The company's founder, Joseph Grado, was John's uncle and Jonathan's great uncle.

Meeting demand for products with such a lean staff proves to be an ongoing challenge, John says, "But the crew almost always surprises me at what they can turn out. When the holiday season gets crazy, I give them carte blanche: 'Do you want to work 24/7?' Sometimes we have a three or four-month backorder, but they get it done."

Jonathan describes a few collaborations currently in the works as "fun experiments" that make for good stories, and those narratives help to engage the company's active social media following. With roughly 70,000 organic Facebook followers—a high number for a company of Grado Labs' size—Jonathan loves to keep the conversation going with longtime fans, ensuring that they still feel part of the family. On Instagram, he gets to showcase his love of photography, styling and shooting most product shots appearing there.


Over the years, Grado Labs has developed a cult following with audiophiles.

"I get to enjoy my hobby and do work at the same time," he says, recalling the early days of building Grado Labs' social media presence. As an undergraduate graphic design major, he had to beef up his work experience for a mandatory resume review. He asked his dad if he could include "Director of Social Media" for Grado Labs. At that point, the company had no social presence, so John said, "Only if you do it." Jonathan said, "Fine," created their Twitter and Facebook, and it snowballed.

"Growing up, none of my friends knew about us," Jonathan says. "Since we don't advertise, you had to be an audiophile to know about us.

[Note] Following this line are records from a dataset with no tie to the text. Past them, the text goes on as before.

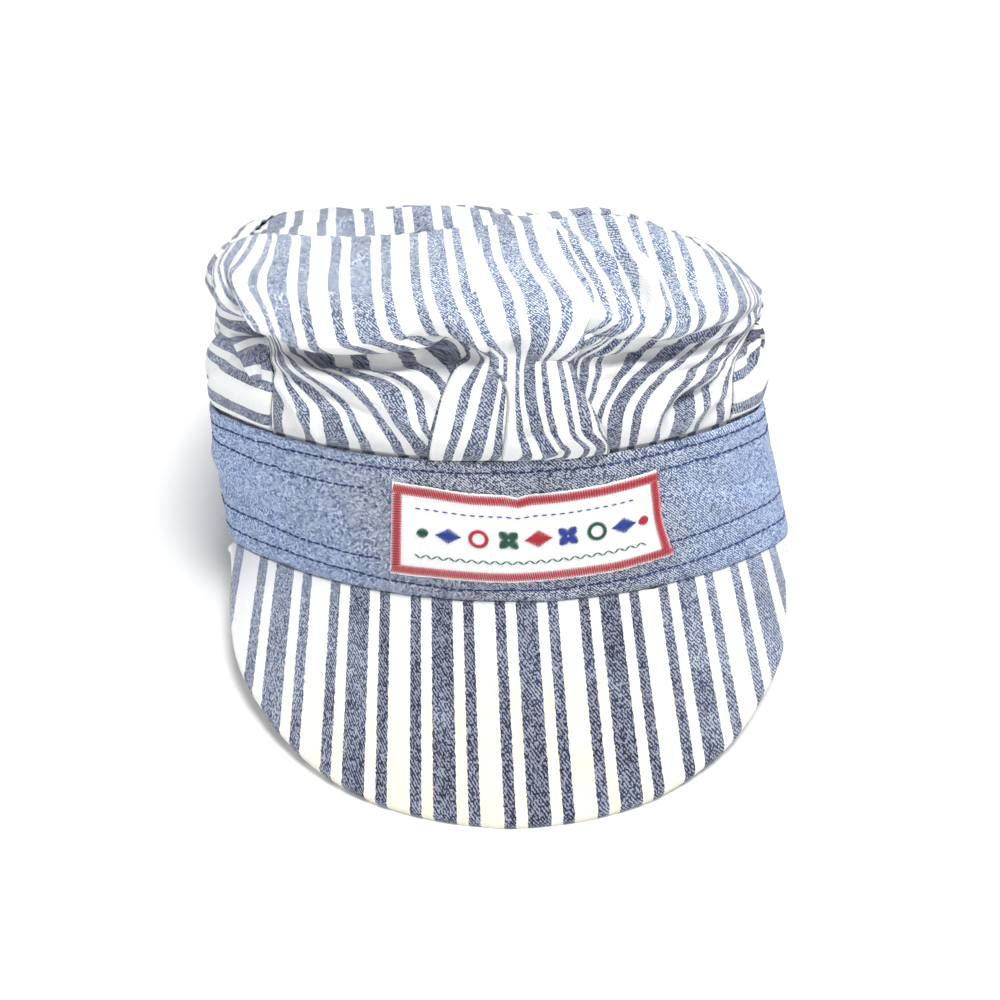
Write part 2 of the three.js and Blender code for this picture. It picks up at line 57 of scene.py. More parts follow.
MM = 0.001
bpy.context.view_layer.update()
Array = np.ndarray
Stations = tuple[list, list, list]
Pair = tuple[float, float]
Triple = tuple[float, float, float]
Piece = bpy.types.Object
Material = bpy.types.Material
NodeTree = bpy.types.NodeTree
Socket = bpy.types.NodeSocket


class Slot(Enum):
    """Material slots of the record."""

    STRIPED = "striped_cotton"
    CHAMBRAY = "chambray"
    LABEL = "label"


class Side(Enum):
    """Which flank of the crown a side panel covers, with its sign along X."""

    LEFT = -1
    RIGHT = 1


Column = float | tuple[float, ...]


class RingPlan(NamedTuple):
    """Plan of the crown's rings, as shares of the headband's depth and half width.

    A table holds a tuple for each value, with one number for each ring, and a single ring's plan
    holds single numbers.
    """

    inset: Column
    round: Column
    square: Column
    front: Column
    back: Column
    left: Column
    right: Column


class RingHeight(NamedTuple):
    """Height of the rings at stops round the crown, as shares of the crown's rise."""

    front: Column
    front_left: Column
    left: Column
    back: Column
    right: Column
    front_right: Column


class RingSeams(NamedTuple):
    """Angles at which seams and pleat edges cross the rings, in degrees."""

    seam_left: Column
    pleat_left: Column
    pleat_soft: Column
    pleat_right: Column
    seam_right: Column


class Fold(NamedTuple):
    """A soft fold of the crown: where it is, how far it fades, and what it moves."""

    name: str
    at: float
    ring: float
    wide: float
    tall: float
    slant: float = 0.0
    out: float = 0.0
    up: float = 0.0


class Wrinkle(NamedTuple):
    """A line crease: its path in degrees and rings, its depth and half width in millimetres."""

    name: str
    path: Sequence[Pair]
    depth: float
    width: float


def wrinkles(*rows: tuple) -> tuple[Wrinkle, ...]:
    """Wrinkles from rows of name, path, depth and half width."""
    return tuple(Wrinkle(*row) for row in rows)


RING_PLANS = RingPlan(
    inset=(1.0, -0.2, 0.0, 0.0, 0.0, 0.0, 0.0, 0.0),
    round=(0.0, 0.2, 0.5, 0.75, 0.9, 1.0, 1.0, 1.0),
    square=(2.4, 2.4, 2.4, 2.5, 2.5, 2.6, 2.8, 3.1),
    front=(0.0, 0.021, 0.044, 0.058, 0.037, 0.084, 0.228, 0.371),
    back=(1.0, 1.009, 1.018, 1.006, 1.009, 0.994, 0.964, 0.922),
    left=(0.93, 0.945, 0.95, 0.95, 0.96, 0.955, 0.925, 0.86),
    right=(0.93, 0.95, 0.965, 0.96, 0.97, 0.955, 0.9, 0.835),
)

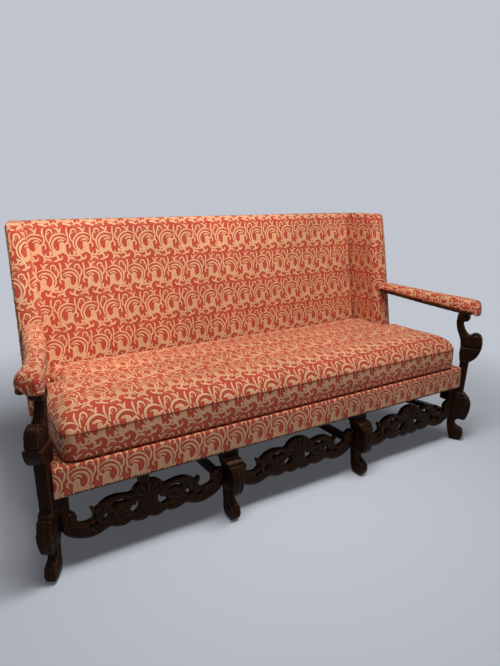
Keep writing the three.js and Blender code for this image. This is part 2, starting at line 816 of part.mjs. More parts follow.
// The arm's padding, with a lip at the nose that hangs down in front of the rail.
function armPad() {
  const rings = arm_station_shares.map(([along, drift, breadth, fullness]) => {
    const lift = along > arm_rail_end_share ? -arm_lip_drop : arm_rail_thickness + seat_gap;
    const bottom = armUnderside(along) + lift;
    const half = scaled(arm_section_shares, breadth * arm_width / 2, fullness * arm_pad_height, bottom);
    const left = half.slice(0, -1).map(([x, z]) => [-x, z]).reverse();
    return armRing(along, drift, [...half, ...left]);
  });
  return loft(rings);
}

// Seat frame

function seatPlan(front, back, margin) {
  return polygon([
    [-seatHalfLength(front) + margin, front], [seatHalfLength(front) - margin, front],
    [seatHalfLength(back) - margin, back], [-seatHalfLength(back) + margin, back]]);
}

const border_margin = border_thickness + seat_gap;

function frontRail() {
  const plan = seatPlan(rail_front, rail_front + rail_thickness, border_margin);
  return cut(sawnFromAbove(plan, rail_bottom, rail_top), postSpaces());
}

function rearRail() {
  return sawnFromAbove(seatPlan(rear_rail_front, rear_rail_back, border_margin), rail_bottom, rail_top);
}

// A strip along the right side of the seat between two margins in from its outer face.
function sideStrip(front, back, outer, inner, top) {
  return sawnFromAbove(polygon([
    [seatHalfLength(front) - inner, front], [seatHalfLength(front) - outer, front],
    [seatHalfLength(back) - outer, back], [seatHalfLength(back) - inner, back],
  ]), rail_bottom, top);
}

const well_front = rail_front + rail_thickness + seat_gap;
const well_back = rear_rail_front - seat_gap;

function sideRail() {
  const strip = sideStrip(well_front, well_back, border_margin, border_margin + rail_thickness, rail_top);
  return cut(strip, [postSpaces()[0]]);
}

function crossRail() {
  const half = cross_rail_width / 2;
  return box([inner_leg_x - half, well_front, rail_bottom], [inner_leg_x + half, well_back, rail_top]);
}

// The padded front border, with a rounded face along the whole seat.
function frontBorder() {
  const face = scaled(border_face_shares, border_thickness, deck_top - rail_bottom, rail_bottom)
    .map(([x, z]) => [x - rail_front_y - border_thickness, z]);
  const strip = sawnFromSide(polygon(face), 2 * seatHalfLength(rail_front_y));
  return cut(strip, postSpaces());
}

// A side border, which runs back under the wing to the outside back.
function sideBorder() {
  const depth = rear_rail_back + back_thickness;
  const strip = sideStrip(rail_front, depth, 0, border_thickness, deck_top);
  const back = (z) => backFaceY(z) + panel_front - seat_gap;
  const profile = sawnFromSide(polygon([
    [-rail_front, rail_bottom - overrun], [-rail_front, deck_top + overrun],
    [-back(deck_top + overrun), deck_top + overrun], [-back(rail_bottom - overrun), rail_bottom - overrun],
  ]), 2 * (seat_front_half_length + overrun));
  return cut(common(strip, profile), [postSpaces()[0]]);
}

function seatDeck() {
  const plan = seatPlan(rail_front, postFrontY(rail_top) - seat_gap, border_margin);
  return cut(sawnFromAbove(plan, deck_bottom, deck_top), postSpaces());
}

// The bays of the seat well, between the side rails and the cross rails.
const well_narrow_end = Math.min(seatHalfLength(well_front), seatHalfLength(well_back));
const well_end = well_narrow_end - border_margin - rail_thickness - seat_gap;
const bay_margin = cross_rail_width / 2 + seat_gap;
const centre_bay = [-inner_leg_x + bay_margin, inner_leg_x - bay_margin];
const right_bay = [inner_leg_x + bay_margin, well_end];

function spacedPoints(low, high, count) {
  const pitch = (high - low) / count;
  return Array.from({ length: count }, (_, i) => low + (i + 1 / 2) * pitch);
}

function webbing([low, high]) {
  const bottom = rail_bottom + web_lift;
  const top = bottom + web_thickness;
  const half = web_width / 2;
  const across = spacedPoints(low, high, bay_web_count);
  const along = spacedPoints(well_front, well_back, long_web_count);
  return join([
    ...across.map((x) => box([x - half, well_front, bottom], [x + half, well_back, top])),
    ...along.map((y) => box([low, y - half, bottom], [high, y + half, top])),
  ]);
}

// Hourglass springs that stand on the webbing, tied together by cords at the top.
function springs([low, high]) {
  const bottom = rail_bottom + web_lift + web_thickness + seat_gap;
  const height = rail_top - bottom;
  const profile = [
    [0, 0], [spring_end_radius, 0], [spring_waist_radius, height / 2], [spring_end_radius, height], [0, height],
  ].map(([radius, z]) => new THREE.Vector2(radius, z));
  const one = new THREE.LatheGeometry(profile, spring_sides).rotateX(Math.PI / 2);
  const places_x = spacedPoints(low, high, springs_per_bay);
  const places_y = spacedPoints(well_front, well_back, spring_rows);
  const half = cord_width / 2;
  const cord_bottom = rail_top - cord_width;
  return join([
    ...places_x.flatMap((x) => places_y.map((y) => one.clone().translate(x, y, bottom))),
    ...places_x.map((x) => box([x - half, well_front, cord_bottom], [x + half, well_back, rail_top])),
    ...places_y.map((y) => box([low, y - half, cord_bottom], [high, y + half, rail_top])),
  ]);
}

// The cloth under the frame, let in round the leg blocks.
function dustCover() {
  const plan = seatPlan(rail_front + rail_thickness / 2, rear_rail_front + rail_thickness / 2,
    2 * border_margin);
  const top = rail_bottom - seat_gap;
  const corner = box(
    [corner_leg_x - corner_block_length - seat_gap, rail_front_y, 0],
    [corner_leg_x + overrun, corner_block_front_y + block_depth + seat_gap, rail_bottom]);
  const inner = box(
    [inner_leg_x - block_half_width - seat_gap, rail_front_y, 0],
    [inner_leg_x + block_half_width + seat_gap, inner_block_front_y + block_depth + seat_gap, rail_bottom]);
  return cut(sawnFromAbove(plan, top - dust_cover_thickness, top),
    [corner, mirrored(corner), inner, mirrored(inner), crestBlock(seat_gap)]);
}

// Loose cushion

const cushion_bottom = deck_top + seat_gap;
const cushion_back_y = backFaceY(deck_top) - cushion_back_margin;
const cushion_ear_y = backFaceY(deck_top) - wing_depth - cushion_wing_margin;

// The cushion's plan at a height: wide in front of the wings and narrow between them.
function cushionRing(inset, level, rise) {
  const front_x = seat_front_half_length - cushion_front_margin - inset;
  const ear_x = front_x - cushion_side_taper;
  const neck_x = wing_crease_x - cushion_neck_margin - inset;
  const front_y = cushion_front_y + inset;
  const ear_y = cushion_ear_y - inset;
  const back_y = cushion_back_y - inset;
  const right = [
    [front_x, front_y, cushion_front_corner - inset], [ear_x, ear_y, cushion_ear_corner - inset],
    [neck_x, ear_y, cushion_neck_corner], [neck_x, back_y, cushion_back_corner - inset],
  ];
  const corners = [...right, ...right.map(([x, y, reach]) => [-x, y, reach]).reverse()];
  return corners.flatMap(([x, y, reach], i) => {
    const corner = new THREE.Vector2(x, y);
    const towards = (other) => new THREE.Vector2(other[0], other[1]).sub(corner)
      .setLength(Math.max(reach, cushion_corner_min)).add(corner);
    const start = towards(corners.at(i - 1));
    const end = towards(corners[(i + 1) % corners.length]);
    const curve = new THREE.QuadraticBezierCurve(start, corner, end);
    return curve.getPoints(round_steps).map((point) => {
      const back_share = Math.min(1, (point.y - cushion_front_y) / cushion_rise_length);
      const z = cushion_bottom + level * cushion_height + rise * back_share * cushion_end_rise;
      return new THREE.Vector3(point.x, point.y, z);
    });
  });
}

function cushion() {
  const sides = cushion_level_shares.map(([inset, level, rise]) => cushionRing(
    inset * cushion_inset_scale, level, rise));
  const middle_y = (cushion_front_y + cushion_ear_y) / 2;
  const crown = cushion_crown_shares.map(([plan, level]) => sides.at(-1).map((point) => new THREE.Vector3(
    point.x * plan, middle_y + (point.y - middle_y) * plan, cushion_bottom + level * cushion_height)));
  return loft([...sides, ...crown]);
}

// The settee

addPair('front_leg_outer', walnut, cornerLeg());
addPair('front_leg_inner', walnut, innerLeg());
addPair('arm_support', walnut, armSupport());
addPair('front_stretcher', walnut, bayStretcher());
addPiece('front_stretcher_centre', walnut, centreStretcher());
addPiece('stretcher_block_left', walnut, crestBlock());
addPair('side_stretcher_outer', walnut, cornerSideStretcher());
addPair('side_stretcher_inner', walnut, innerSideStretcher());
addPair('rear_stretcher', walnut, rearStretcher(inner_leg_x, outer_post_x));
addPiece('rear_stretcher_centre', walnut, rearStretcher(-inner_leg_x, inner_leg_x));
addPair('back_post_outer', walnut, backPost().translate(outer_post_x, 0, 0));
addPair('back_post_inner', walnut, backPost().translate(inner_leg_x, 0, 0));
addPiece('back_top_rail', beech, topRail());
addPair('back_lower_rail', beech, lowerRail(inner_leg_x, outer_post_x));
addPiece('back_lower_rail_centre', beech, lowerRail(-inner_leg_x, inner_leg_x));
addPiece('front_seat_rail', beech, frontRail());
addPiece('back_seat_rail', beech, rearRail());
addPair('side_seat_rail', beech, sideRail());
addPair('seat_cross_rail', beech, crossRail());
addPair('seat_webbing', jute, webbing(right_bay));
addPiece('seat_webbing_centre', jute, webbing(centre_bay));
addPair('seat_springs', steel, springs(right_bay));
addPiece('seat_springs_centre', steel, springs(centre_bay));
addPiece('dust_cover', cambric, dustCover());
addPiece('seat_deck', damask, seatDeck());
addPiece('seat_border_front', damask, frontBorder());
addPair('seat_border', damask, sideBorder());
addPiece('seat_cushion', damask, cushion());
addPiece('inside_back', damask, insideBack());
addPiece('outside_back', damask, outsideBack());
addPair('wing_frame', beech, wingBoard());
addPair('wing_pad', damask, wingPad());
addPair('wing_cover', damask, wingCover());
addPair('arm_rail', walnut, armRail());
addPair('arm_pad', damask, armPad());

// Put the middle of the settee's depth over the origin.
const bounds = new THREE.Box3().setFromObject(settee);
const middle_y = (bounds.min.y + bounds.max.y) / 2;
for (const piece of settee.children) {
  piece.geometry.translate(0, -middle_y, 0);
}

export default settee;
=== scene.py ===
"""High back settee, dressed for its picture.

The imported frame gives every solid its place. Over it this script builds the stuffed and
sewn pieces, the carved walnut and the small metal work, each with its own finish. Every
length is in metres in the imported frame: +X along the settee, -Y out of its front, +Z up.
"""

import logging
import math
from dataclasses import dataclass, field
from enum import Enum
from typing import Callable, Optional, Sequence, Union

import bmesh
import bpy
import numpy as np
from mathutils import Matrix, Vector
from mathutils.kdtree import KDTree


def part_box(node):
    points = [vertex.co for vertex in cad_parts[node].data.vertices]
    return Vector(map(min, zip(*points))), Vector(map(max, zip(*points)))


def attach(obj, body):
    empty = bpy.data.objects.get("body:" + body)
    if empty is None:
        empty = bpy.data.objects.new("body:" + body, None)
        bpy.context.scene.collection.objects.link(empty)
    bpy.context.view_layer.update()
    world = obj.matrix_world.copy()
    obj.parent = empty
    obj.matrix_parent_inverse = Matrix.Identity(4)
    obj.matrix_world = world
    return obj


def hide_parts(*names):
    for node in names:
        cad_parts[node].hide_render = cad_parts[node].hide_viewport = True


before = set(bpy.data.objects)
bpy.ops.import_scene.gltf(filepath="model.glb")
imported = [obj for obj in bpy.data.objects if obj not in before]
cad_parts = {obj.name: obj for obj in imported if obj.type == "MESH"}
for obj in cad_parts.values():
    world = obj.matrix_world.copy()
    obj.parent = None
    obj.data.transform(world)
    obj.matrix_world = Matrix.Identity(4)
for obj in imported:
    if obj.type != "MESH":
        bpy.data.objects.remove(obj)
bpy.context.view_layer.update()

log = logging.getLogger("settee")

MM = 0.001
# Points nearer than this are one point.
WELD = 0.01 * MM
# Less than this counts as nothing in a division or a direction.
NOTHING = 1e-9
CLOTH_LAYER = "cloth"
BAYS = ("left", "centre", "right")
# How finely Blender works out the filling's push, and for how many steps.
CLOTH_QUALITY = 4
CLOTH_STEPS = 20
# Most of a noise texture's values lie between these.
NOISE_LOW, NOISE_HIGH = 0.3, 0.7
Value = Union[bpy.types.NodeSocket, float, tuple]
Placer = Callable[[np.ndarray, np.ndarray], np.ndarray]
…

When I made social accounts, it gave people who knew us a place to gather."


Thanks to Jonathan's marketing efforts, the company has developed a large number of social media followers.

Despite Grado Labs' global reach into the highest echelons of the audio world, John and Jonathan often feel like they're operating in their own little world, and in some ways, they still are. Through the intimacy of their signature sound and a strong, connected following, everyone is still invited into their living room.